By Isabel Stainsby
When I was halfway through reading this book, I picked up a pencil and started to underline the most gorgeous phrases, sentences, passages. Then I went back to the start and re-read, pencil in hand. There is barely a page with no underlining. I also began to scribble on the pages as I spotted themes: women’s rights. Education. A Doll’s House. Art. Rape. Names. Grammar. Men. (And at least once, men, then the words “facepalm emoji” in angle brackets.) It is perhaps a good thing that I get to keep my review copy.

The entire book is bursting at the seams with astonishingly beautiful writing:
A kletic poem is a calling, both a hymn and a plea. It bends in obeisance to the divine, ever dappled and shining, and at the same time it calls out to ask, When will you arrive? Why is your radiance distant from my eyes? You drop through the branches when I sleep at the roots. You pour yourself out like the light of an afternoon and yet somewhere you linger, outside the day1.
Longlisted for the Booker, and winner of Book of the Year from the Guardian, Independent, New Statesman and the BBC, After Sappho comes laden with expectations before you can even read the first page. Following the lives of women, some famous, some not so famous, some you will never have heard of, who love other women and fight for their rights to love, self-determination, education, control of their own bodies and the right to create art, their own art, as they wish.
Some wrote poetry, some painted, some acted, some were musicians. None of them saw why they should be constrained by the ideas of the men in their fields. These women, who did not all meet each other, had so much more in common than their sexuality, even than their reverence for Sappho.
The book opens with the words: “The first thing we did was change our names. We were going to be Sappho.”2 And many of them did change their names. The first woman we meet, in 1885, was baptised Cordula Poletti, but changed her name in 1899 to Lina, and it was Lina, not Cordula, who read and became Sappho; what’s more, Lina often changed her name when she desired someone: “ardent, mysterious letters would arrive to you from whoever Lina was [. . .]”3
Rina Faccio became Nira, then Reseda, then Sibilla Aleramo. Pauline Tarn “violently… extinguished her name” to become Renée (and sometimes René) Vivien.
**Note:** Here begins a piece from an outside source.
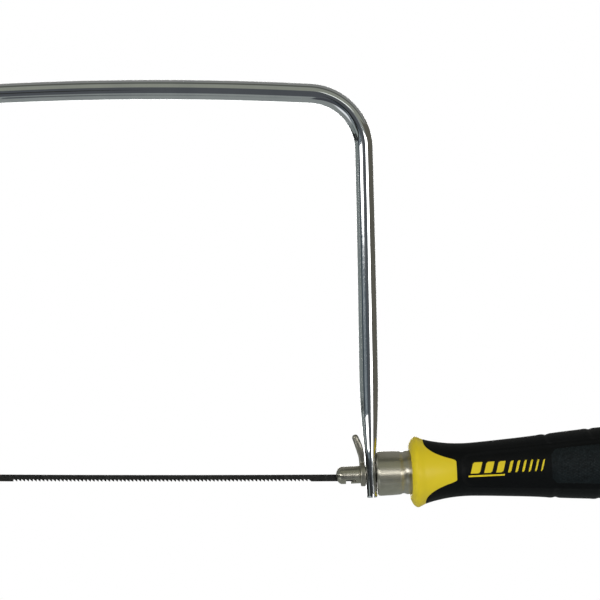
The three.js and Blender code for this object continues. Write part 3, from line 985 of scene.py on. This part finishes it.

Margaret Honeywell took the name William Seymour, lived with a wife and fooled everyone until accused of stealing meat from a butcher’s shop.
On one occasion, both writer and work had to change their names before the work could be published: Virginia Stephen’s Melymbrosia appeared eight years after it was written, as The Voyage Out, by Virginia Woolf. Actress Eleonora Druse, name unchanged but sometimes shortened, inhabited her characters so completely that she became them:
Eleonora Druse never called a play by its title. To her, a play was the woman she would be in it. As soon as rehearsals began, Eleonora condensed herself to make room for the woman who would come over her. She would pile up her hair, clot her own feelings into a side chamber of her heart: anything to make more space for her protagonist to possess. She would shorten her own name. Thus, on that wintry evening in 1891 at the Teatro Filodrammatici of Milano, she was Nora who was Nora in Nora4.
Sometimes a change of name means a change of identity; at others, it is much more about asserting one’s genuine identity, reclaiming one’s true self from whatever seeks to suppress it. Who were these women, who could they be, if not themselves? How many women around them, less educated, less bold, less unconventional, never got the chance to be truly themselves?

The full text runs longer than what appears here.